Stecke mal den neuen RAM auf A2 und B2.


----------



## Cucks (14. September 2019)

Chinaquads schrieb:


> Geht es mit dem altem Ram ?



Also ich habe den neuen RAM jetzt auf Slot 1 und Slot 3 eingesteckt. Der Rechner geht an. 
Somit funktionieren sowohl die alten RAM Riegel und die neuen. Das Problem ist wenn ich den neuen auf 1,2 und den alten auf 3,4 
einstecke, bootet der PC und fährt nach schaltet nach circa 5 Sekunden wieder aus und bootet neu...in Dauerschleife.

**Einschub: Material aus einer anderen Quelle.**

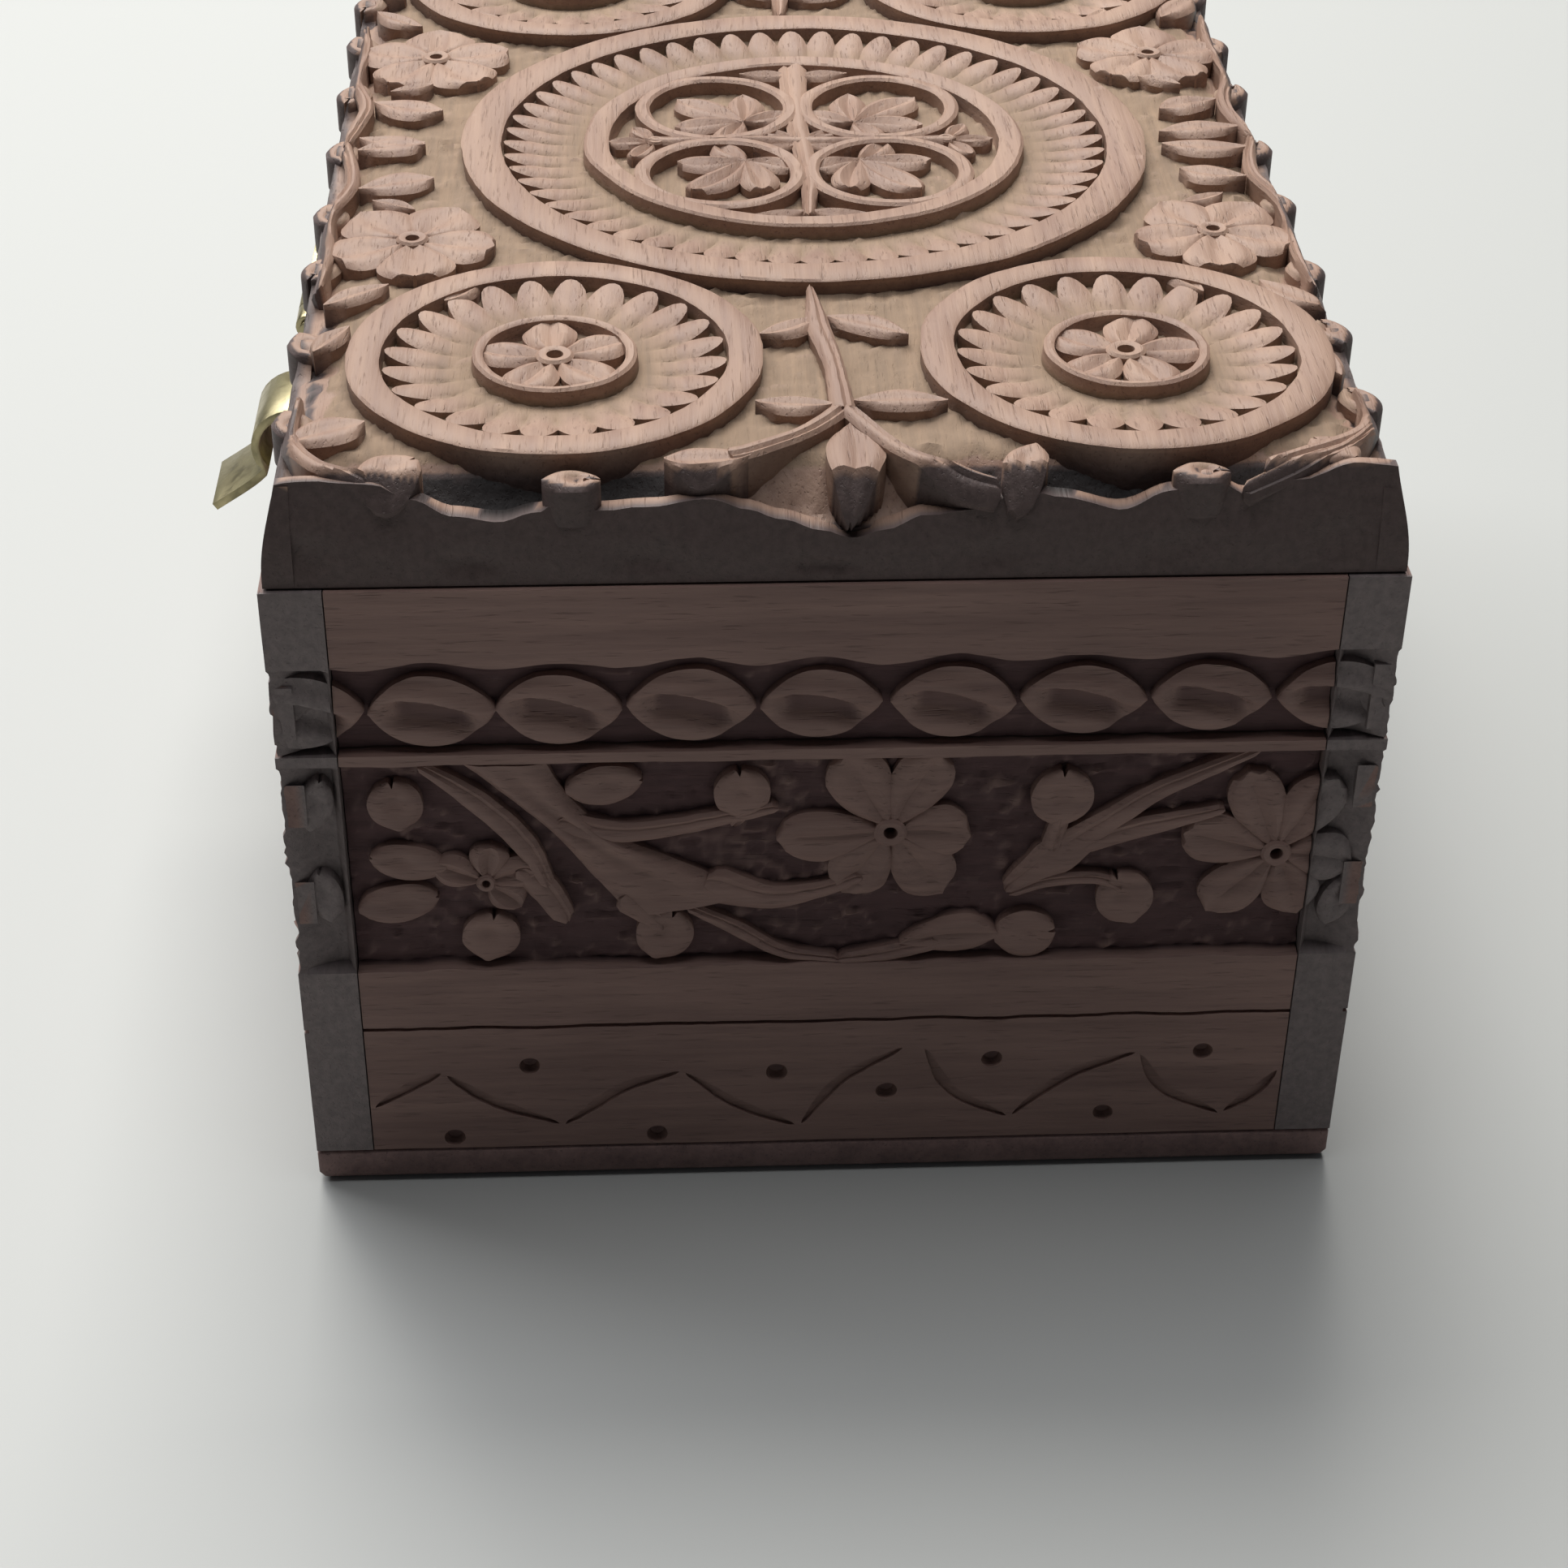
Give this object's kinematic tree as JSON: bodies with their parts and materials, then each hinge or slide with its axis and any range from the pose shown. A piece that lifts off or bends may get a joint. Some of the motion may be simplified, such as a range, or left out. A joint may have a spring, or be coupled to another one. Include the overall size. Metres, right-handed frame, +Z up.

In weiß nicht woran es liegen könnte 

Ich habe den alten RAM auf 3 und 4 und den neuen auf 1 und 2 gesteckt. Aber der PC fährt nach kurzer Zeit wieder runter und bootet neu... 



amdahl schrieb:


> Je nachdem welchen RAM du dir genau gekauft hast (aka welche Speicherkapazität haben die neuen Riegel?) musst du ihn sowieso nochmal umstecken. So dass in jedem Kanal einer der alten und einer der neuen DIMMs steckt. Auch ein Blick ins Handbuch des Mainboards könnte hier helfen.
> Unabhängig davon, erst mal probieren ob der neue RAM alleine läuft.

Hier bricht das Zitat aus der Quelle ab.